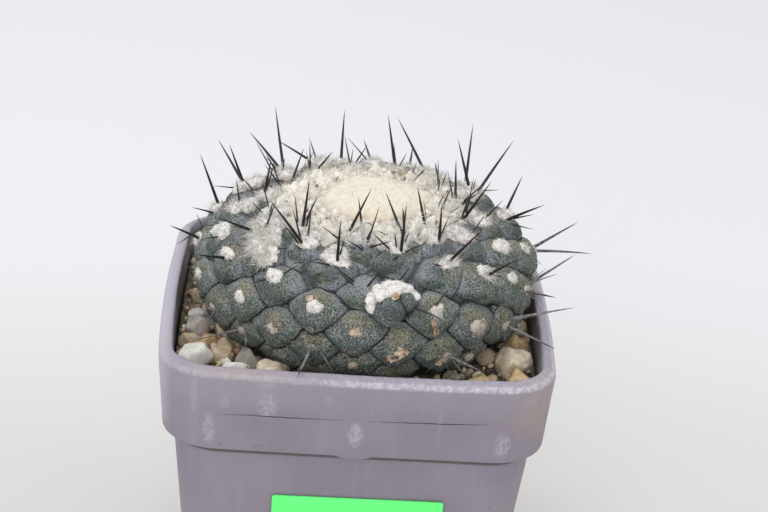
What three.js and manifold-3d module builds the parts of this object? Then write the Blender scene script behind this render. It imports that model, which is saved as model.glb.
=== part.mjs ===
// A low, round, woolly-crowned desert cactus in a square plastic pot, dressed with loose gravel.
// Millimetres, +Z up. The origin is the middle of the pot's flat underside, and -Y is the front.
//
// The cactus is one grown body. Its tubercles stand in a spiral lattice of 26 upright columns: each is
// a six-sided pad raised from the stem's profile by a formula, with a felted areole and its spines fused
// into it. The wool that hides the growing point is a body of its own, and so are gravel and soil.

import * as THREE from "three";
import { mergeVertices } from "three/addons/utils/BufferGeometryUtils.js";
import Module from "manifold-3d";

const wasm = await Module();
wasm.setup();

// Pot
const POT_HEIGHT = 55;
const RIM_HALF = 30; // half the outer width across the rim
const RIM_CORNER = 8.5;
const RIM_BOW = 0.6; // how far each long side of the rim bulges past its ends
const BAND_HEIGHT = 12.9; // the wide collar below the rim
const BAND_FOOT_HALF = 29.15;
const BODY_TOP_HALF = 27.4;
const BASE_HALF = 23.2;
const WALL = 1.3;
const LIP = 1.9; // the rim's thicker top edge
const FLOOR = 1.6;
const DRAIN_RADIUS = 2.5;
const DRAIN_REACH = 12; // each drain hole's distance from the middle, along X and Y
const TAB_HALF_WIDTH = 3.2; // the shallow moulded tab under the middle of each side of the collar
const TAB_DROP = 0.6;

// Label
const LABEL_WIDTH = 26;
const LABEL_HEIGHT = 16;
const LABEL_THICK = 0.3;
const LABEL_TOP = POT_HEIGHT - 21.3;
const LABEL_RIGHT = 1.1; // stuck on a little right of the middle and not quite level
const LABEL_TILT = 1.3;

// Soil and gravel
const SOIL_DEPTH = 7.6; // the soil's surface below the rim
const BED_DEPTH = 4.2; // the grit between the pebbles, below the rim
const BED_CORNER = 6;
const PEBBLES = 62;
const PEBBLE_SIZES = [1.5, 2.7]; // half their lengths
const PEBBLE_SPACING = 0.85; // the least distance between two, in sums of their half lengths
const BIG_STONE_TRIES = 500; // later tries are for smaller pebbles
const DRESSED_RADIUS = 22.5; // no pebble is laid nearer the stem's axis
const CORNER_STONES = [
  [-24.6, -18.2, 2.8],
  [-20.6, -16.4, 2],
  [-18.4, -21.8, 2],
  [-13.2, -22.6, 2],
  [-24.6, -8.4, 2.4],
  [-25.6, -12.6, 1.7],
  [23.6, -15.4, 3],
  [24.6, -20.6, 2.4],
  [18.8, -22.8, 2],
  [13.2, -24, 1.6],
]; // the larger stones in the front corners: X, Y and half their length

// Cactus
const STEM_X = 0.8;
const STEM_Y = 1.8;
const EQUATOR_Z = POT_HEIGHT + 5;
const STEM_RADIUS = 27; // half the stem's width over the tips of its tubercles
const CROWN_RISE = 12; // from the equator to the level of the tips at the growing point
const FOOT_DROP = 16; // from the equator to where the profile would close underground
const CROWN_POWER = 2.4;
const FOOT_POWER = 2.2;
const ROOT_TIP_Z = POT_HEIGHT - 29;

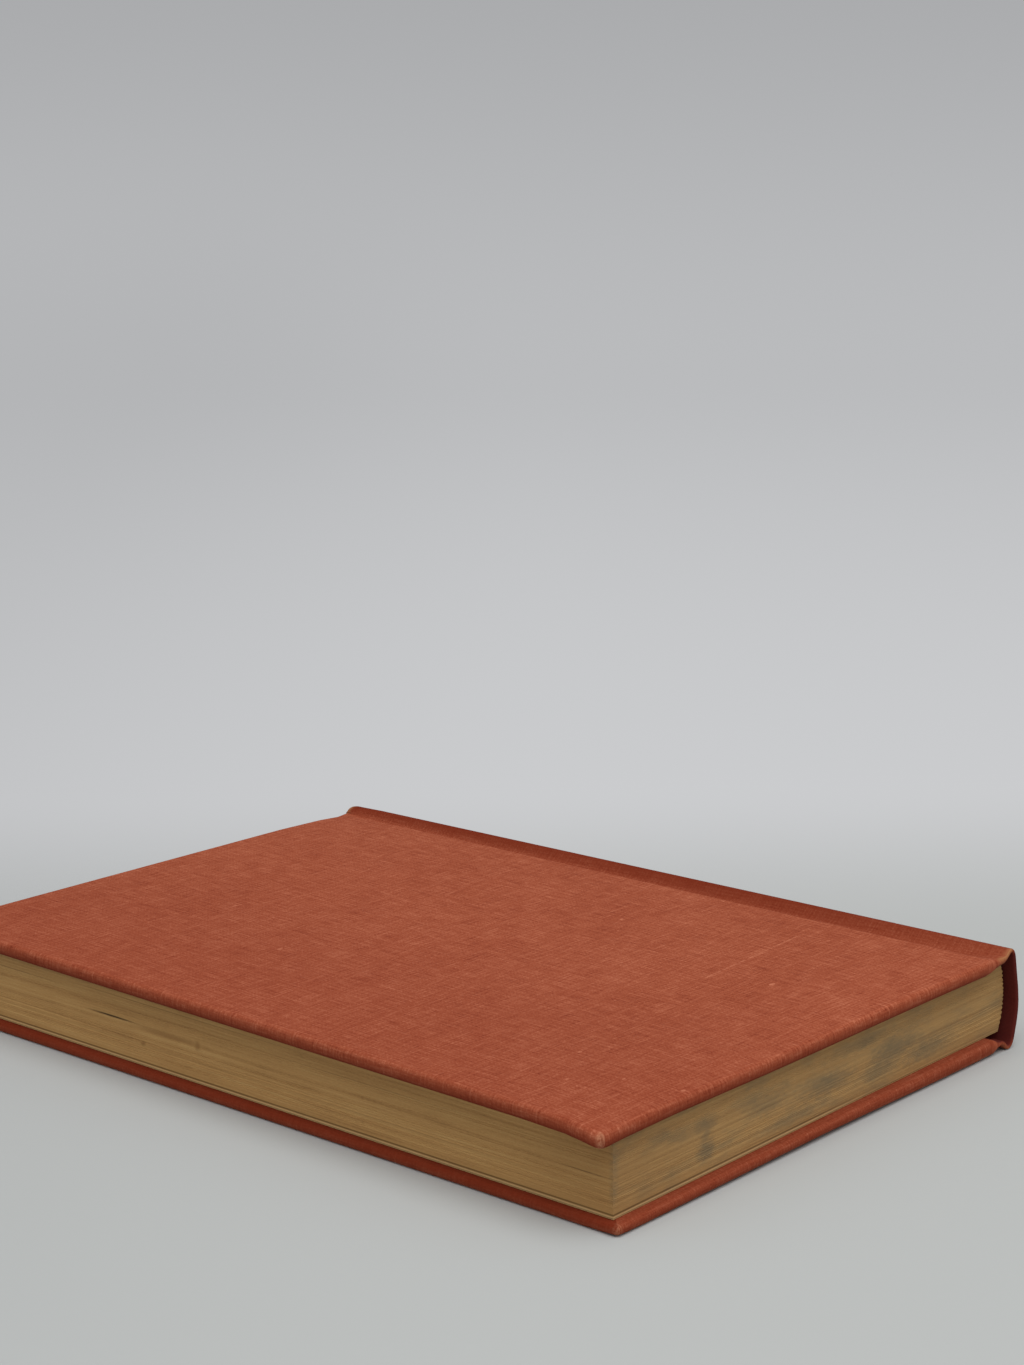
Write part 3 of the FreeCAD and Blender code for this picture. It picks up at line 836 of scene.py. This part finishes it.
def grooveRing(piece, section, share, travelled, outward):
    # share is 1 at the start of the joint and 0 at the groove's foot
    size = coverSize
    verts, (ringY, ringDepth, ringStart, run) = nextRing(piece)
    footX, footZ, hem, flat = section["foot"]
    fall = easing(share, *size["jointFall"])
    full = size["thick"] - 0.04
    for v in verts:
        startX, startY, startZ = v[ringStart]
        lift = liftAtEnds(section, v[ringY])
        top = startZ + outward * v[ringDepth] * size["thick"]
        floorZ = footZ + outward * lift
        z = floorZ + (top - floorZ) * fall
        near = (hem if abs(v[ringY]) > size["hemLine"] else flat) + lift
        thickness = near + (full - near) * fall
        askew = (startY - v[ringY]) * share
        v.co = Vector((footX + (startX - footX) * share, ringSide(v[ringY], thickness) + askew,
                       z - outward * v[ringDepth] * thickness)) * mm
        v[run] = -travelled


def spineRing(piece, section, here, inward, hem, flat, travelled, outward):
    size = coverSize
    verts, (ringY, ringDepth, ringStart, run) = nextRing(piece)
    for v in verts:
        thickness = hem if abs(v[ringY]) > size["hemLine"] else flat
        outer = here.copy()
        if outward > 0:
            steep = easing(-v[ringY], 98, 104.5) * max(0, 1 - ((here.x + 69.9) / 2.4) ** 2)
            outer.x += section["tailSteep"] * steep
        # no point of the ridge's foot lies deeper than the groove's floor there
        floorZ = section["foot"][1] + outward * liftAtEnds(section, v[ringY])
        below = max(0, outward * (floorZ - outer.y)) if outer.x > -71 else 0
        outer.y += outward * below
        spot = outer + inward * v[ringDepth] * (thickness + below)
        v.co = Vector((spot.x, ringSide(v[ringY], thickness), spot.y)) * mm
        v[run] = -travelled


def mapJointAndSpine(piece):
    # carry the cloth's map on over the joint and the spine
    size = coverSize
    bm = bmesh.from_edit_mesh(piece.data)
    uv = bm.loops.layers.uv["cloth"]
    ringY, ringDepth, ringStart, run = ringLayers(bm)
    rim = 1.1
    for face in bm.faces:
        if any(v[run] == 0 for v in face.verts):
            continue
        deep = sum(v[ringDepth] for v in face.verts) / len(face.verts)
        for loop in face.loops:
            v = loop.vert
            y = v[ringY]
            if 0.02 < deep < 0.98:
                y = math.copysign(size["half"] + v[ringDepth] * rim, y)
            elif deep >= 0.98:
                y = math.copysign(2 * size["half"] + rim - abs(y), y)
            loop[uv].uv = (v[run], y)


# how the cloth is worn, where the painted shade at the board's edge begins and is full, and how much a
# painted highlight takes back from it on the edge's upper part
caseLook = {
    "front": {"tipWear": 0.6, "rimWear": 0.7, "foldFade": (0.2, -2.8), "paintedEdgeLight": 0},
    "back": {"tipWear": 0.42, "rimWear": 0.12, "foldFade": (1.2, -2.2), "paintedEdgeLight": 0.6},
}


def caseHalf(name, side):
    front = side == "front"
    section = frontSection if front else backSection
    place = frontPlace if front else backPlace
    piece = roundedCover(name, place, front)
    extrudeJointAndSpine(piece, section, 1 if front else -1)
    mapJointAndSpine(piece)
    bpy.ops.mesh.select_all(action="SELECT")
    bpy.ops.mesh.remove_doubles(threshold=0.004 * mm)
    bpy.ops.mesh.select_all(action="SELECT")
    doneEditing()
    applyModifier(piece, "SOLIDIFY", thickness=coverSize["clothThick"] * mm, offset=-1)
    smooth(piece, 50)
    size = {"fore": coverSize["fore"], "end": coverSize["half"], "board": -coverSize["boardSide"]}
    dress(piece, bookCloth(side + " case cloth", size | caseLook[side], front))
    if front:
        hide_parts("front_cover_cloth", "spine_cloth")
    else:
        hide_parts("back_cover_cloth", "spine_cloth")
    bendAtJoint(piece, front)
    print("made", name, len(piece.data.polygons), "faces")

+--

**Written task**. Using the material above, print every entry exactly as written.

**Full answer**.
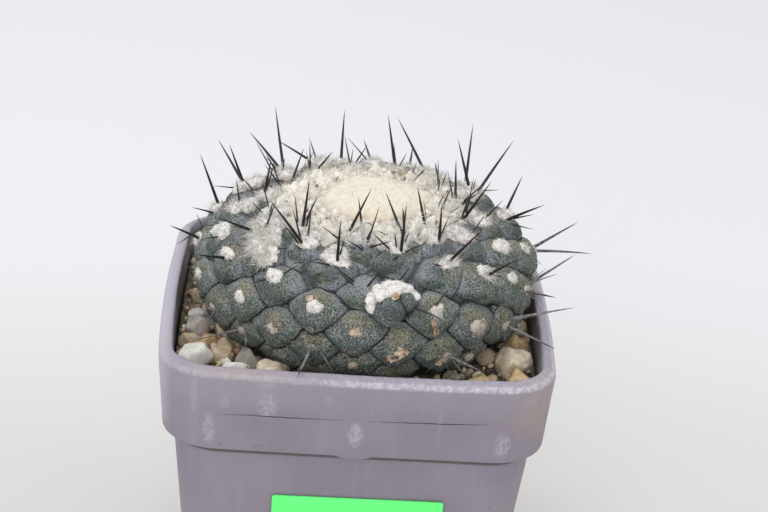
What three.js and manifold-3d module builds the parts of this object? Then write the Blender scene script behind this render. It imports that model, which is saved as model.glb.
=== part.mjs ===
// A low, round, woolly-crowned desert cactus in a square plastic pot, dressed with loose gravel.
// Millimetres, +Z up. The origin is the middle of the pot's flat underside, and -Y is the front.
//
// The cactus is one grown body. Its tubercles stand in a spiral lattice of 26 upright columns: each is
// a six-sided pad raised from the stem's profile by a formula, with a felted areole and its spines fused
// into it. The wool that hides the growing point is a body of its own, and so are gravel and soil.

import * as THREE from "three";
import { mergeVertices } from "three/addons/utils/BufferGeometryUtils.js";
import Module from "manifold-3d";

const wasm = await Module();
wasm.setup();

// Pot
const POT_HEIGHT = 55;
const RIM_HALF = 30; // half the outer width across the rim
const RIM_CORNER = 8.5;
const RIM_BOW = 0.6; // how far each long side of the rim bulges past its ends
const BAND_HEIGHT = 12.9; // the wide collar below the rim
const BAND_FOOT_HALF = 29.15;
const BODY_TOP_HALF = 27.4;
const BASE_HALF = 23.2;
const WALL = 1.3;
const LIP = 1.9; // the rim's thicker top edge
const FLOOR = 1.6;
const DRAIN_RADIUS = 2.5;
const DRAIN_REACH = 12; // each drain hole's distance from the middle, along X and Y
const TAB_HALF_WIDTH = 3.2; // the shallow moulded tab under the middle of each side of the collar
const TAB_DROP = 0.6;

// Label
const LABEL_WIDTH = 26;
const LABEL_HEIGHT = 16;
const LABEL_THICK = 0.3;
const LABEL_TOP = POT_HEIGHT - 21.3;
const LABEL_RIGHT = 1.1; // stuck on a little right of the middle and not quite level
const LABEL_TILT = 1.3;

// Soil and gravel
const SOIL_DEPTH = 7.6; // the soil's surface below the rim
const BED_DEPTH = 4.2; // the grit between the pebbles, below the rim
const BED_CORNER = 6;
const PEBBLES = 62;
const PEBBLE_SIZES = [1.5, 2.7]; // half their lengths
const PEBBLE_SPACING = 0.85; // the least distance between two, in sums of their half lengths
const BIG_STONE_TRIES = 500; // later tries are for smaller pebbles
const DRESSED_RADIUS = 22.5; // no pebble is laid nearer the stem's axis
const CORNER_STONES = [
  [-24.6, -18.2, 2.8],
  [-20.6, -16.4, 2],
  [-18.4, -21.8, 2],
  [-13.2, -22.6, 2],
  [-24.6, -8.4, 2.4],
  [-25.6, -12.6, 1.7],
  [23.6, -15.4, 3],
  [24.6, -20.6, 2.4],
  [18.8, -22.8, 2],
  [13.2, -24, 1.6],
]; // the larger stones in the front corners: X, Y and half their length

// Cactus
const STEM_X = 0.8;
const STEM_Y = 1.8;
const EQUATOR_Z = POT_HEIGHT + 5;
const STEM_RADIUS = 27; // half the stem's width over the tips of its tubercles
const CROWN_RISE = 12; // from the equator to the level of the tips at the growing point
const FOOT_DROP = 16; // from the equator to where the profile would close underground
const CROWN_POWER = 2.4;
const FOOT_POWER = 2.2;
const ROOT_TIP_Z = POT_HEIGHT - 29;

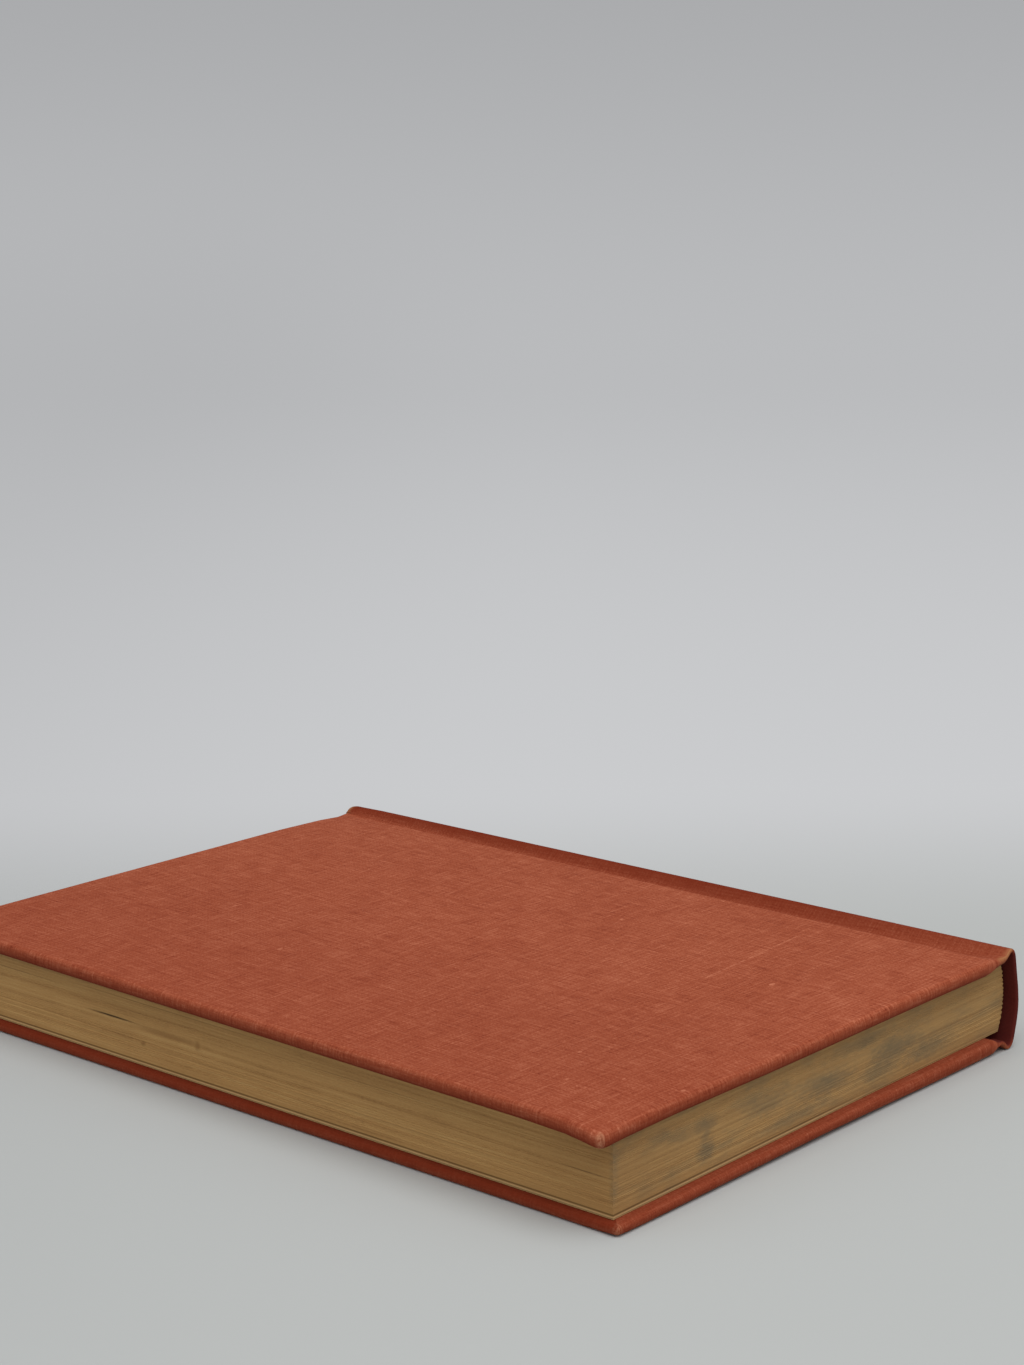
Write part 3 of the FreeCAD and Blender code for this picture. It picks up at line 836 of scene.py. This part finishes it.
def grooveRing(piece, section, share, travelled, outward):
    # share is 1 at the start of the joint and 0 at the groove's foot
    size = coverSize
    verts, (ringY, ringDepth, ringStart, run) = nextRing(piece)
    footX, footZ, hem, flat = section["foot"]
    fall = easing(share, *size["jointFall"])
    full = size["thick"] - 0.04
    for v in verts:
        startX, startY, startZ = v[ringStart]
        lift = liftAtEnds(section, v[ringY])
        top = startZ + outward * v[ringDepth] * size["thick"]
        floorZ = footZ + outward * lift
        z = floorZ + (top - floorZ) * fall
        near = (hem if abs(v[ringY]) > size["hemLine"] else flat) + lift
        thickness = near + (full - near) * fall
        askew = (startY - v[ringY]) * share
        v.co = Vector((footX + (startX - footX) * share, ringSide(v[ringY], thickness) + askew,
                       z - outward * v[ringDepth] * thickness)) * mm
        v[run] = -travelled


def spineRing(piece, section, here, inward, hem, flat, travelled, outward):
    size = coverSize
    verts, (ringY, ringDepth, ringStart, run) = nextRing(piece)
    for v in verts:
        thickness = hem if abs(v[ringY]) > size["hemLine"] else flat
        outer = here.copy()
        if outward > 0:
            steep = easing(-v[ringY], 98, 104.5) * max(0, 1 - ((here.x + 69.9) / 2.4) ** 2)
            outer.x += section["tailSteep"] * steep
        # no point of the ridge's foot lies deeper than the groove's floor there
        floorZ = section["foot"][1] + outward * liftAtEnds(section, v[ringY])
        below = max(0, outward * (floorZ - outer.y)) if outer.x > -71 else 0
        outer.y += outward * below
        spot = outer + inward * v[ringDepth] * (thickness + below)
        v.co = Vector((spot.x, ringSide(v[ringY], thickness), spot.y)) * mm
        v[run] = -travelled


def mapJointAndSpine(piece):
    # carry the cloth's map on over the joint and the spine
    size = coverSize
    bm = bmesh.from_edit_mesh(piece.data)
    uv = bm.loops.layers.uv["cloth"]
    ringY, ringDepth, ringStart, run = ringLayers(bm)
    rim = 1.1
    for face in bm.faces:
        if any(v[run] == 0 for v in face.verts):
            continue
        deep = sum(v[ringDepth] for v in face.verts) / len(face.verts)
        for loop in face.loops:
            v = loop.vert
            y = v[ringY]
            if 0.02 < deep < 0.98:
                y = math.copysign(size["half"] + v[ringDepth] * rim, y)
            elif deep >= 0.98:
                y = math.copysign(2 * size["half"] + rim - abs(y), y)
            loop[uv].uv = (v[run], y)


# how the cloth is worn, where the painted shade at the board's edge begins and is full, and how much a
# painted highlight takes back from it on the edge's upper part
caseLook = {
    "front": {"tipWear": 0.6, "rimWear": 0.7, "foldFade": (0.2, -2.8), "paintedEdgeLight": 0},
    "back": {"tipWear": 0.42, "rimWear": 0.12, "foldFade": (1.2, -2.2), "paintedEdgeLight": 0.6},
}


def caseHalf(name, side):
    front = side == "front"
    section = frontSection if front else backSection
    place = frontPlace if front else backPlace
    piece = roundedCover(name, place, front)
    extrudeJointAndSpine(piece, section, 1 if front else -1)
    mapJointAndSpine(piece)
    bpy.ops.mesh.select_all(action="SELECT")
    bpy.ops.mesh.remove_doubles(threshold=0.004 * mm)
    bpy.ops.mesh.select_all(action="SELECT")
    doneEditing()
    applyModifier(piece, "SOLIDIFY", thickness=coverSize["clothThick"] * mm, offset=-1)
    smooth(piece, 50)
    size = {"fore": coverSize["fore"], "end": coverSize["half"], "board": -coverSize["boardSide"]}
    dress(piece, bookCloth(side + " case cloth", size | caseLook[side], front))
    if front:
        hide_parts("front_cover_cloth", "spine_cloth")
    else:
        hide_parts("back_cover_cloth", "spine_cloth")
    bendAtJoint(piece, front)
    print("made", name, len(piece.data.polygons), "faces")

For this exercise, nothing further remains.